Agent: "I think we should start seeing other people."
I would like to have met Sebald, but he died in a car crash at the end of 2001, a few weeks after I moved to Norfolk. I'm far from alone in my fascination with him, as is evinced by Patience After Sebald, Grant Gee's grainily atmospheric documentary about The Rings Of Saturn, which features several psychogeographer writers talking about their Sebald pilgrimages - many of which I suspect, unlike mine, didn't feature a return journey detour via the Beccles branch of McDonalds.
I thought my dad might like the film but he didn't seem to hear me when I tried to tell him about it at Welbeck. He was caught up in a monologue about Nottinghamshire collieries, which had somehow segued into a story about the toad that was still periodically living in an old shoe of his: a state of affairs I was already aware of due to the Post-it note he'd left on the shoe which said 'TOAD IN SHOE!'
"THERE WAS A DIFFERENT TOAD, TOO," he said. "THAT ONE LIVED ON THE COMPOST HEAP. I USED TO PUT A BLANKET OVER IT AT NIGHT AND TUCK IT IN. HAVE YOU FIXED YOUR ROOF YET? DON'T GO UP THERE YOURSELF. KEITH HARRIS AND ORVILLE DIED DOING THAT."

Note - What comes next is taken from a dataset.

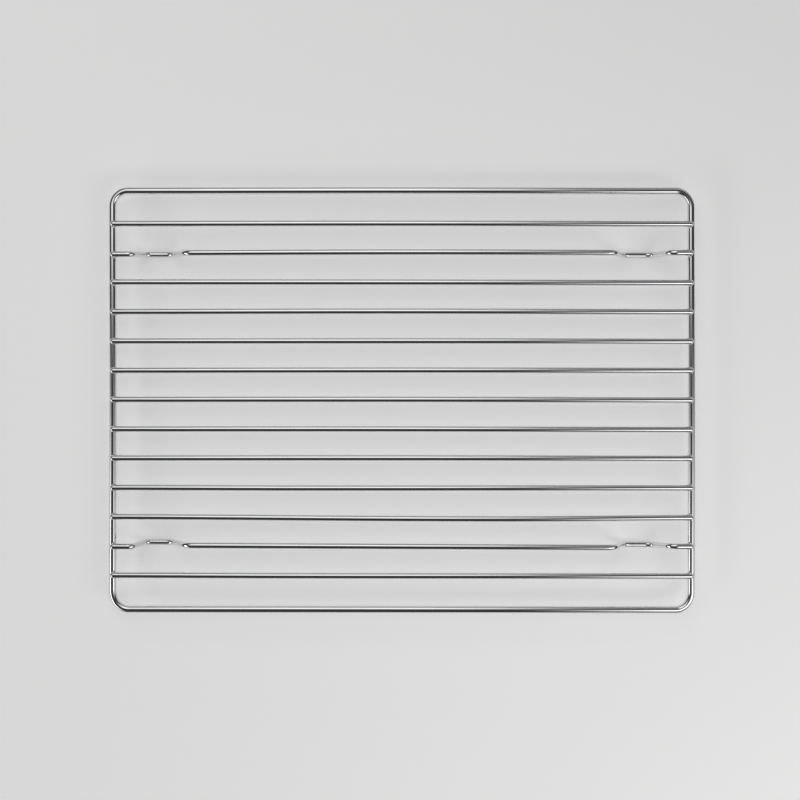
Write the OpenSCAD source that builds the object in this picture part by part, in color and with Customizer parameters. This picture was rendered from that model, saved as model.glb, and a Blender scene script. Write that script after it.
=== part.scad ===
// Roasting rack: a chrome-plated wire grid. A closed ring of thicker wire carries thirteen
// parallel cross wires, welded on top of its two short sides. The second wire from each long
// side is bent down near both ends into U-shaped feet. Units are millimetres.
// X runs along the cross wires, Y from front to back and Z up; the feet stand on Z = 0.

/* [Frame ring] */
// Length of the ring over its wire, left to right
rack_l = 380; // [330:1:430]
// Width of the ring over its wire, front to back
rack_w = 278; // [240:1:320]
// Thickness of the ring's wire
frame_d = 4.8; // [4.4:0.1:5.6]
// Bend radius of the ring's corners, at the middle of the wire
corner_r = 10; // [8:0.5:16]

/* [Cross wires] */
// Thickness of the cross wires
wire_d = 4; // [3.4:0.1:4.2]
// Number of cross wires, the two with feet included
wire_count = 13; // [9:1:15]
// Distance from the ring's front edge to the middle of the first cross wire
front_margin = 25.4; // [20:0.1:32]
// Distance from the ring's back edge to the middle of the last cross wire
rear_margin = 24.6; // [20:0.1:32]
// Distance from the ring's outer edge to the end of a cross wire
end_inset = 0.4; // [0.2:0.05:0.8]
// Radius of the rounding at the end of a cross wire
end_round = 1.6; // [0.6:0.1:1.6]

/* [Welds] */
// Depth that welding presses a cross wire into the ring
set_down = 0.7; // [0.4:0.05:1]
// Thickness of the metal that welding squeezes out, round the wire and up from the ring
weld_flash = 0.35; // [0.15:0.05:0.5]

/* [Feet] */
// Drop from a foot wire's straight stretch to the flat of its feet
foot_drop = 15; // [11:0.5:24]
// Distance from the ring's outer edge to a foot's outer knee
foot_inset = 15.5; // [12:0.5:30]
// Length of a foot's flat, knee to knee
foot_flat = 18; // [14:0.5:30]
// Sideways run of the left foot's outer leg
left_outer_run = 5.5; // [4:0.5:16]
// Sideways run of the left foot's inner leg
left_inner_run = 10.5; // [4:0.5:16]
// Sideways run of the right foot's outer leg
right_outer_run = 11.5; // [4:0.5:16]
// Sideways run of the right foot's inner leg
right_inner_run = 8; // [4:0.5:16]
// Bend radius of the feet's knees, at the middle of the wire
knee_r = 5; // [4:0.5:6]

/* [Hidden] */
$fn = 64;
bend_swell = 0.02;
bend_lap = 0.15;
wire_z = foot_drop + wire_d / 2 + bend_swell;
frame_z = wire_z - wire_d / 2 - frame_d / 2 + set_down;
side_x = rack_l / 2 - frame_d / 2;
side_y = rack_w / 2 - frame_d / 2;
wire_end = rack_l / 2 - end_inset;
pitch = (rack_w - front_margin - rear_margin) / (wire_count - 1);
foot_rows = [1, wire_count - 2];
plain_rows = [for (row = [0:wire_count - 1]) if (row != foot_rows[0] && row != foot_rows[1]) row];
knee_x = rack_l / 2 - foot_inset;

// The foot wire's middle line, knee to knee from left to right, as [x, z] from the straight stretch
left_flat_x = -knee_x + left_outer_run;
right_flat_x = knee_x - right_outer_run;
foot_line = [
    [-wire_end, 0],
    [-knee_x, 0],
    [left_flat_x, -foot_drop],
    [left_flat_x + foot_flat, -foot_drop],
    [left_flat_x + foot_flat + left_inner_run, 0],
    [right_flat_x - foot_flat - right_inner_run, 0],
    [right_flat_x - foot_flat, -foot_drop],
    [right_flat_x, -foot_drop],
    [knee_x, 0],
    [wire_end, 0]
];

function row_y(row) = -rack_w / 2 + front_margin + row * pitch;
function plain_name(k) = str("cross_wire_", k < 9 ? "0" : "", k + 1);

// Heading of the middle line's stretch that starts at point i, in degrees above +X
function heading(line, i) = atan2(line[i + 1][1] - line[i][1], line[i + 1][0] - line[i][0]);
// Turn of the middle line at point i, in degrees, positive upwards; none at its two ends
function turn(line, i) =
    i == 0 || i == len(line) - 1 ? 0 : heading(line, i) - heading(line, i - 1);
// Length that the bend at point i takes from the stretch on each side of it
function bend_take(line, i, r) = r * tan(abs(turn(line, i)) / 2);

// Half section of a round wire of length l, drawn for turning round its own middle line,
// with both ends rounded
module rounded_half_section(l) {
    r = wire_d / 2;
    translate([0, -l / 2 + end_round]) square([r, l - 2 * end_round]);
    translate([0, -l / 2]) square([r - end_round, l]);
    for (side = [0, 1])
        mirror([0, side])
            translate([r - end_round, l / 2 - end_round])
                intersection() {
                    circle(r = end_round);
                    square(end_round);
                }
}

// A straight cross wire with rounded ends, its middle line on the X axis
module straight_rod() {
    rotate([0, 90, 0])
        rotate_extrude()
            rounded_half_section(2 * wire_end);
}

// The part of a straight rod between its left end and x, or between x and its right end
module rod_end(x) {
    reach = wire_end + wire_d;
    intersection() {
        straight_rod();
        if (x < 0)
            translate([-reach, -wire_d, -wire_d]) cube([reach + x, 2 * wire_d, 2 * wire_d]);
        else
            translate([x, -wire_d, -wire_d]) cube([reach - x, 2 * wire_d, 2 * wire_d]);
    }
}

// Straight stretch of the wire that follows a middle line, from point i to the next. It runs
// a little way into the bends at its ends, which take it up whole
module stretch(line, i, r) {
    from = bend_take(line, i, r) - bend_lap;
    to = bend_take(line, i + 1, r) - bend_lap;
    run = norm(line[i + 1] - line[i]);
    a = heading(line, i);
    translate([line[i][0] + from * cos(a), 0, line[i][1] + from * sin(a)])
        rotate([0, 90 - a, 0])
            cylinder(h = run - from - to, d = wire_d);
}

// Round bend of the wire that follows a middle line, at point i. Bending swells it by a hair
module bend(line, i, r) {
    side = sign(turn(line, i));
    a = heading(line, i - 1);
    take = bend_take(line, i, r);
    start = [line[i][0] - take * cos(a), line[i][1] - take * sin(a)];
    middle = start + side * r * [-sin(a), cos(a)];
    first = side > 0 ? a - 90 : a + 90 + turn(line, i);
    translate([middle[0], 0, middle[1]])
        rotate([90, 0, 0])
            rotate([0, 0, first])
                rotate_extrude(angle = abs(turn(line, i)))
                    translate([r, 0]) circle(d = wire_d + 2 * bend_swell);
}

// Metal squeezed out round a weld: a thin lip that hugs both the cross wire and the ring
module weld_lip() {
    across = frame_d + 2 * weld_flash;
    intersection() {
        translate([side_x - across, 0, wire_z])
            rotate([0, 90, 0])
                cylinder(h = wire_end - weld_flash - side_x + across, d = wire_d + 2 * weld_flash);
        translate([side_x, across, frame_z])
            rotate([90, 0, 0])
                cylinder(h = 2 * across, d = across);
    }
}

// One straight side of the ring, along Y
module ring_side() {
    straight = rack_w - frame_d - 2 * corner_r;
    translate([side_x, straight / 2, frame_z])
        rotate([90, 0, 0])
            cylinder(h = straight, d = frame_d);
}

// Shapes a cross wire, drawn along the X axis, into one that is welded down on the ring at y
module welded_at(y) {
    difference() {
        translate([0, y, 0]) {
            translate([0, 0, wire_z]) children();
            for (side = [0, 1]) mirror([side, 0]) weld_lip();
        }
        for (side = [0, 1]) mirror([side, 0]) ring_side();
    }
}

// The closed outer ring: four straight sides and four round corners
module outer_frame() {
    color([0.8, 0.81, 0.82]) {
        for (side = [0, 1]) {
            mirror([side, 0]) ring_side();
            mirror([0, side])
                translate([-side_x + corner_r, side_y, frame_z])
                    rotate([0, 90, 0])
                        cylinder(h = 2 * (side_x - corner_r), d = frame_d);
        }
        for (left = [0, 1], front = [0, 1])
            mirror([left, 0])
                mirror([0, front])
                    translate([side_x - corner_r, side_y - corner_r, frame_z])
                        rotate_extrude(angle = 90)
                            translate([corner_r, 0]) circle(d = frame_d);
    }
}

// A plain cross wire in the given row
module cross_wire(row) {
    color([0.84, 0.85, 0.86])
        welded_at(row_y(row))
            straight_rod();
}

// A cross wire with a foot bent into each end, in the given row
module foot_wire(row) {
    last = len(foot_line) - 1;
    color([0.84, 0.85, 0.86])
        welded_at(row_y(row)) {
            rod_end(-knee_x - bend_take(foot_line, 1, knee_r) + bend_lap);
            rod_end(knee_x + bend_take(foot_line, last - 1, knee_r) - bend_lap);
            for (i = [1:last - 2]) stretch(foot_line, i, knee_r);
            for (i = [1:last - 1]) bend(foot_line, i, knee_r);
        }
}

outer_frame();
foot_wire(foot_rows[0]);  // front_foot_wire
foot_wire(foot_rows[1]);  // rear_foot_wire
for (k = [0:len(plain_rows) - 1])
    cross_wire(plain_rows[k]);
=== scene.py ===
"""Roasting rack: a chrome-plated welded wire grid on four bent feet, seen from straight above.

The rack is one ring of thick wire, eleven straight cross wires and two foot wires, which are
cross wires bent down into U-shaped feet. Every wire here is a swept tube that follows the line
of its CAD solid, with the rounded ends, weld fillets and slight bows of the real wire. The
working unit of the sizes is the millimetre, and meshes are written in metres.
"""

from __future__ import annotations

import logging
import math
from dataclasses import dataclass, field
from enum import Enum
from typing import Iterable, Sequence

import bpy
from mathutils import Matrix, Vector

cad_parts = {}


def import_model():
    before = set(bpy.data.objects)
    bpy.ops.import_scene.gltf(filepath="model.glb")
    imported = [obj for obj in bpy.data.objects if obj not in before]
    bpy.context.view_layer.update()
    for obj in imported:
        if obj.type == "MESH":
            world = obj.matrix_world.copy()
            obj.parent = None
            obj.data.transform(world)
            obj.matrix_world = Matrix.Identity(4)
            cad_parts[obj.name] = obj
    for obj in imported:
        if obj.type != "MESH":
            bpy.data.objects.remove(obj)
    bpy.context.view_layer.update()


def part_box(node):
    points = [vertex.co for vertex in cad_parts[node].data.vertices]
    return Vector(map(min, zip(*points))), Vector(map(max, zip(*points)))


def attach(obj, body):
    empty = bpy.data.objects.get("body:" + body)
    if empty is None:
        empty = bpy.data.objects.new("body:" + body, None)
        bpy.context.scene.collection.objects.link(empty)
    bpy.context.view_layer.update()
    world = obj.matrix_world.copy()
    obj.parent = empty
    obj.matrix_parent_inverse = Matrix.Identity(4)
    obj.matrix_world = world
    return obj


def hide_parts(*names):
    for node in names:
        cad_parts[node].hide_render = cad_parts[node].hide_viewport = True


MM = 0.001
TINY = 1e-6
BODY = "root"
LOG = logging.getLogger("roasting_rack")

# Places of the Mix node's colour sockets
MIX_FACTOR, MIX_FIRST, MIX_SECOND, MIX_RESULT = 0, 6, 7, 2
# Signs of X and Y at the rear right, rear left, front left and front right corner
QUARTERS = ((1, 1), (-1, 1), (-1, -1), (1, -1))

Colour = tuple[float, float, float, float]
Point = tuple[float, float, float]
Pair = tuple[float, float]


class Slot(Enum):
    """The record's material slots."""

    RING = "ring_wire"
    CROSS = "cross_wire"


class End(Enum):
    """The two ends of a cross wire."""

    LEFT = -1
    RIGHT = 1


class Value:
    """A shader socket that takes part in Python arithmetic."""

    def __init__(self, graph: Graph, socket: bpy.types.NodeSocket) -> None:
        """Wraps a socket.

        Args:
            graph: The graph that the socket's node is in.
            socket: An output socket.
        """
        self.graph = graph
        self.socket = socket

    def _math(self, operation: str, first: Value | float, second: Value | float) -> Value:
        """Adds a Math node.

        Args:
            operation: The Math node's operation.
            first: Its first input.
            second: Its second input.

        Returns:
            The node's result.
        """
        return self.graph.node("ShaderNodeMath", {"operation": operation}, {0: first, 1: second})

    def __add__(self, other: Value | float) -> Value:
        """Adds."""
        return self._math("ADD", self, other)

    def __radd__(self, other: float) -> Value:
        """Adds to a number."""
        return self._math("ADD", other, self)

    def __sub__(self, other: Value | float) -> Value:
        """Subtracts."""
        return self._math("SUBTRACT", self, other)

    def __rsub__(self, other: float) -> Value:
        """Subtracts from a number."""
        return self._math("SUBTRACT", other, self)

    def __mul__(self, other: Value | float) -> Value:
        """Multiplies."""
        return self._math("MULTIPLY", self, other)

    def __rmul__(self, other: float) -> Value:
        """Multiplies a number."""
        return self._math("MULTIPLY", other, self)

    def larger(self, other: Value | float) -> Value:
        """Takes the larger of two values."""
        return self._math("MAXIMUM", self, other)

    def smaller(self, other: Value | float) -> Value:
        """Takes the smaller of two values."""
        return self._math("MINIMUM", self, other)

    def ramp(self, low: float, high: float) -> Value:
        """Rises smoothly from 0 at low to 1 at high.

        Args:
            low: The value at which the result leaves 0.
            high: The value at which the result reaches 1.

        Returns:
            The smooth step.
        """
        return self.graph.node(
            "ShaderNodeMapRange",
            {"interpolation_type": "SMOOTHSTEP"},
            {"Value": self, "From Min": low, "From Max": high},
        )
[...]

I thought about my fantasy walks with Sebald: a melancholy moustachioed German man, who, like my dad, would've been in his 60s by now. Would he have been a slightly more attentive companion? Perhaps. But I was probably romanticising unrealistically. Who's to say a solitary type like Sebald would have wanted a companion? My dad, on the other hand, was always grateful for a sounding board, and had some great stories about feral 1950s children setting fire to bins. He even had a moustache.
Ultimately, I couldn't complain. Here, in true Sebaldian fashion, was local history, memoir, world history and fiction, all mixed together: a classic example of the digressive spirit of walking. Whichever way you looked at it, it was all good psychogeography.